─── Information provided

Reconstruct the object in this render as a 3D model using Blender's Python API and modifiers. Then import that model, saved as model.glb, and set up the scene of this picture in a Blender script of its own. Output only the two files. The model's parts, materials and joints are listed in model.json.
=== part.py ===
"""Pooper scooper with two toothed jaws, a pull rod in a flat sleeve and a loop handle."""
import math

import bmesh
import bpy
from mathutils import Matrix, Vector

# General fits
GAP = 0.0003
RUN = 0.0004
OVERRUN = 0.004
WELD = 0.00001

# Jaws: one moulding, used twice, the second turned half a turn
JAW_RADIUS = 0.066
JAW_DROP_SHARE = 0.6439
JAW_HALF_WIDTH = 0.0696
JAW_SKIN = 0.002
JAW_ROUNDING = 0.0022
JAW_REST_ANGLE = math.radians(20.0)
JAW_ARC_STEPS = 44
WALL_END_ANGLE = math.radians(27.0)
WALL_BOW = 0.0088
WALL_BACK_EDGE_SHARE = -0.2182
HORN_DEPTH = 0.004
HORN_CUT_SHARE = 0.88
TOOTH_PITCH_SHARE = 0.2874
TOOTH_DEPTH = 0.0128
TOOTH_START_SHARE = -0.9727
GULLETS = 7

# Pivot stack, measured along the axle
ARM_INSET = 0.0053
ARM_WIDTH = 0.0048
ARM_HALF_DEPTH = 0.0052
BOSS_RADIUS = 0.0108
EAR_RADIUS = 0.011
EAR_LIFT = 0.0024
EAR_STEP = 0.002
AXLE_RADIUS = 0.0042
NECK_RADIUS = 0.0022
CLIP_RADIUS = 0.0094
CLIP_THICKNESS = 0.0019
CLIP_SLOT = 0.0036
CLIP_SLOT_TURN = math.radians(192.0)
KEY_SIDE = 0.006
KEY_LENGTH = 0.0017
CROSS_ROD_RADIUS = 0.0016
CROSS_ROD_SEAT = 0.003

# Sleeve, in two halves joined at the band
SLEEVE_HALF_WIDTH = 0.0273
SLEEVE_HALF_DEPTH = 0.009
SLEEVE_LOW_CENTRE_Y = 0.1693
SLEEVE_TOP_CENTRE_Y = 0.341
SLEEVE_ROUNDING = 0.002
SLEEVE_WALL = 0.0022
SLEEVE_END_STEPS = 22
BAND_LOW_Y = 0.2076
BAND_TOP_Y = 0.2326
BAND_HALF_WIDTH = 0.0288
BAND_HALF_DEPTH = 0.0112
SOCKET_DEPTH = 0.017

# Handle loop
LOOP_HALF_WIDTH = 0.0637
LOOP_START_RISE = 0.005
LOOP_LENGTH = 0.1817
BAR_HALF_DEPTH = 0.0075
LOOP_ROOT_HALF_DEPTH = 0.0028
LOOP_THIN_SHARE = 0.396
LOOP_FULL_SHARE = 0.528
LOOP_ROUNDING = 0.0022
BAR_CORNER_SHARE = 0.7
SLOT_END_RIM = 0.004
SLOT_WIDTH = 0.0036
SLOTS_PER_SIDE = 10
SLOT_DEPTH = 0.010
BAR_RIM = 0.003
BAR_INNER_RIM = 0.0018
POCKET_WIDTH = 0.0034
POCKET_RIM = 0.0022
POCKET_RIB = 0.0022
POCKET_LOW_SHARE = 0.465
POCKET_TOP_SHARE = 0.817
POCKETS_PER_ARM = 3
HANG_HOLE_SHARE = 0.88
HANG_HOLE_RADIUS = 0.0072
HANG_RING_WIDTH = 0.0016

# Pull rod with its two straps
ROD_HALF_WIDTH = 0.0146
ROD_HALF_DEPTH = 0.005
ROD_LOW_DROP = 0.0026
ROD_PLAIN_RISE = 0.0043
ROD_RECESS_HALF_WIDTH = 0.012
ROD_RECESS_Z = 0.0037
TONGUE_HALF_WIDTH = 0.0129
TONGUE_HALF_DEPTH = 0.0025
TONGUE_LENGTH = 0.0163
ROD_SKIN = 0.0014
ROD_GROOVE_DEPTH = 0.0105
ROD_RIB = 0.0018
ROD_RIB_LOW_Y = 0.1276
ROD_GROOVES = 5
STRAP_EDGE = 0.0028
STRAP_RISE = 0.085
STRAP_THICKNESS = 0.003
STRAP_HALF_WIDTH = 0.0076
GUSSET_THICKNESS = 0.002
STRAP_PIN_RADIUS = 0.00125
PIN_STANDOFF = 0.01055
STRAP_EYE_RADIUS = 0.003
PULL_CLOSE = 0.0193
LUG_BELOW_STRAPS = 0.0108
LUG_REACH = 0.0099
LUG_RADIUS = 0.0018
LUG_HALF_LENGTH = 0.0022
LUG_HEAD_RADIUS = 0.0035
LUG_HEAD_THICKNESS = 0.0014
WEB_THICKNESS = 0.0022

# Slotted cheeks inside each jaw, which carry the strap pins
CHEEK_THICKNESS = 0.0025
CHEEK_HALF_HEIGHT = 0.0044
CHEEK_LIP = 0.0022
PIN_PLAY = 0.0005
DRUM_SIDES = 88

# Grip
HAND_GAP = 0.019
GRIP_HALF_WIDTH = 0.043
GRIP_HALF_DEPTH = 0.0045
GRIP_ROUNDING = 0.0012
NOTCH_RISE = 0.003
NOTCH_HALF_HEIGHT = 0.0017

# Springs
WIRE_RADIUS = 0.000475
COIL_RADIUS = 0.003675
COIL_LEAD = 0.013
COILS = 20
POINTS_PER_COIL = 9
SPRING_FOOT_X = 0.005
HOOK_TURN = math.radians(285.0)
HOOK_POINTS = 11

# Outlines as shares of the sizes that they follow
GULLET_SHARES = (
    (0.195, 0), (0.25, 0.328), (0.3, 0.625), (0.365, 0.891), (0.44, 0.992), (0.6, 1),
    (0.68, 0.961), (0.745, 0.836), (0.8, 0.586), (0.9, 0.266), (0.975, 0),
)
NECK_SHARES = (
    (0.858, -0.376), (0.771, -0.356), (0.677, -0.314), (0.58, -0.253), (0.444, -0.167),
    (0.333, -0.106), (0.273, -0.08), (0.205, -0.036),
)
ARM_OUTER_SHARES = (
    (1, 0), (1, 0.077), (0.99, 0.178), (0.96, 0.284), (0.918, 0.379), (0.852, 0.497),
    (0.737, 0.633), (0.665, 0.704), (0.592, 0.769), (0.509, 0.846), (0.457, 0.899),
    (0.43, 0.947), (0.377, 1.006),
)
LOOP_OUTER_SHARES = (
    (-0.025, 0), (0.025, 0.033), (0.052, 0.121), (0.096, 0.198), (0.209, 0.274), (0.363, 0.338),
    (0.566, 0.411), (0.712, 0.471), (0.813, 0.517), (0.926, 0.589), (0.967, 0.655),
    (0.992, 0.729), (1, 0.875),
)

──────

_Exercise brief_
Print only the lines that run from the start of the listing to the line bearing "SOCKET_DEPTH = 0.017"; please keep the first line and that last one, exactly as they appear.

_Solution_
Reconstruct the object in this render as a 3D model using Blender's Python API and modifiers. Then import that model, saved as model.glb, and set up the scene of this picture in a Blender script of its own. Output only the two files. The model's parts, materials and joints are listed in model.json.
=== part.py ===
"""Pooper scooper with two toothed jaws, a pull rod in a flat sleeve and a loop handle."""
import math

import bmesh
import bpy
from mathutils import Matrix, Vector

# General fits
GAP = 0.0003
RUN = 0.0004
OVERRUN = 0.004
WELD = 0.00001

# Jaws: one moulding, used twice, the second turned half a turn
JAW_RADIUS = 0.066
JAW_DROP_SHARE = 0.6439
JAW_HALF_WIDTH = 0.0696
JAW_SKIN = 0.002
JAW_ROUNDING = 0.0022
JAW_REST_ANGLE = math.radians(20.0)
JAW_ARC_STEPS = 44
WALL_END_ANGLE = math.radians(27.0)
WALL_BOW = 0.0088
WALL_BACK_EDGE_SHARE = -0.2182
HORN_DEPTH = 0.004
HORN_CUT_SHARE = 0.88
TOOTH_PITCH_SHARE = 0.2874
TOOTH_DEPTH = 0.0128
TOOTH_START_SHARE = -0.9727
GULLETS = 7

# Pivot stack, measured along the axle
ARM_INSET = 0.0053
ARM_WIDTH = 0.0048
ARM_HALF_DEPTH = 0.0052
BOSS_RADIUS = 0.0108
EAR_RADIUS = 0.011
EAR_LIFT = 0.0024
EAR_STEP = 0.002
AXLE_RADIUS = 0.0042
NECK_RADIUS = 0.0022
CLIP_RADIUS = 0.0094
CLIP_THICKNESS = 0.0019
CLIP_SLOT = 0.0036
CLIP_SLOT_TURN = math.radians(192.0)
KEY_SIDE = 0.006
KEY_LENGTH = 0.0017
CROSS_ROD_RADIUS = 0.0016
CROSS_ROD_SEAT = 0.003

# Sleeve, in two halves joined at the band
SLEEVE_HALF_WIDTH = 0.0273
SLEEVE_HALF_DEPTH = 0.009
SLEEVE_LOW_CENTRE_Y = 0.1693
SLEEVE_TOP_CENTRE_Y = 0.341
SLEEVE_ROUNDING = 0.002
SLEEVE_WALL = 0.0022
SLEEVE_END_STEPS = 22
BAND_LOW_Y = 0.2076
BAND_TOP_Y = 0.2326
BAND_HALF_WIDTH = 0.0288
BAND_HALF_DEPTH = 0.0112
SOCKET_DEPTH = 0.017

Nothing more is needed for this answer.